If I understand what you're trying to get at, this is not quite the correct thing. The correct "Koszul" complex (as you're calling it) is the complex
$$\begin{aligned}
(\operatorname{DR}_{X/pt}(M))^k
&:=\begin{cases}
\Omega^{n+k}_{X/\Bbb C}\otimes_{\mathcal{O}_X}M, &\text{if }-n\leq k \leq 0,\\
0, &\text{otherwise}
\end{cases}\\
d(\omega\otimes s) &= d\omega\otimes s + \sum_{i=1}^n (dz_i\wedge \omega)\otimes \partial_is,
\end{aligned}$$
where $\{z_i,\partial_i\}_{1\leq i\leq n}$ is a local coordinate system of $X$. This complex is not a $D_X$-module of any sort! Its hypercohomology $R\Gamma(X, \operatorname{DR}_{X/pt}(M))$ is the $D$-module direct image of $M$ via the map to a point. This hypercohomology is a complex of vector spaces, and it doesn't have any additional structure.

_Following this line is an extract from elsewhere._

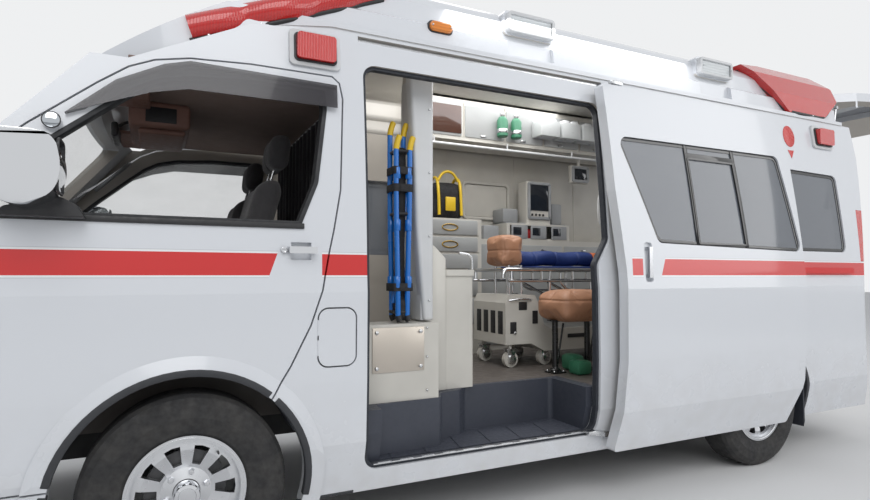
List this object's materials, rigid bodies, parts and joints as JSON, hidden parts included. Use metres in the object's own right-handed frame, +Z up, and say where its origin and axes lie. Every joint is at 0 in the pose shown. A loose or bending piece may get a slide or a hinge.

You can read more about this starting on page 45 of D-Modules, Perverse Sheaves, and Representation Theory by Hotta, Takeuchi, and Tanasaki (HTT).
Edit
I didn't notice at first that your $M$ is a right $D_X$-module. Anyway, the complex that you call $dR(\mathcal{D}_X)\otimes_{\mathcal{O}_X} K_X^{-1}$ is (isomorphic to) what is usually called the Spencer complex, and it is an explicit $\mathcal{D}_X$-module resolution of the left $\mathcal{D}_X$-module $\mathcal{O}_X$. See Lemma 1.5.27 of HTT. It's common (though not universal) to denote this complex by $\operatorname{Sp}^\bullet_X$. Explicitly, if $\Theta_X$ denotes the tangent sheaf of $X$, then
$$\begin{aligned}
\operatorname{Sp}^{-k}_X
&:=\mathcal{D}_X\otimes_{\mathcal{O}_X}\mathsf{\Lambda}^{k}\Theta_X\\
d(P\otimes \partial_{i_1}\wedge\cdots \wedge \partial_{i_k}) &= \sum_j (-1)^{j+1} P\partial_{i_j}\otimes \partial_{i_1}\wedge\cdots \wedge\widehat{\partial_{i_j}}\wedge\cdots\wedge \partial_{i_k},
\end{aligned}$$
where $\{z_i,\partial_i\}_{1\leq i\leq n}$ is a local coordinate system of $X$. Then
$$\begin{aligned}
M\otimes_{\mathcal{D}_X}\operatorname{Sp}^{-k}_X
&\cong M\otimes_{\mathcal{O}_X}\mathsf{\Lambda}^{k}\Theta_X\\
d(s\otimes \partial_{i_1}\wedge\cdots \wedge \partial_{i_k}) &= \sum_j (-1)^{j+1} s\partial_{i_j}\otimes \partial_{i_1}\wedge\cdots \wedge\widehat{\partial_{i_j}}\wedge\cdots\wedge \partial_{i_k}.
\end{aligned}$$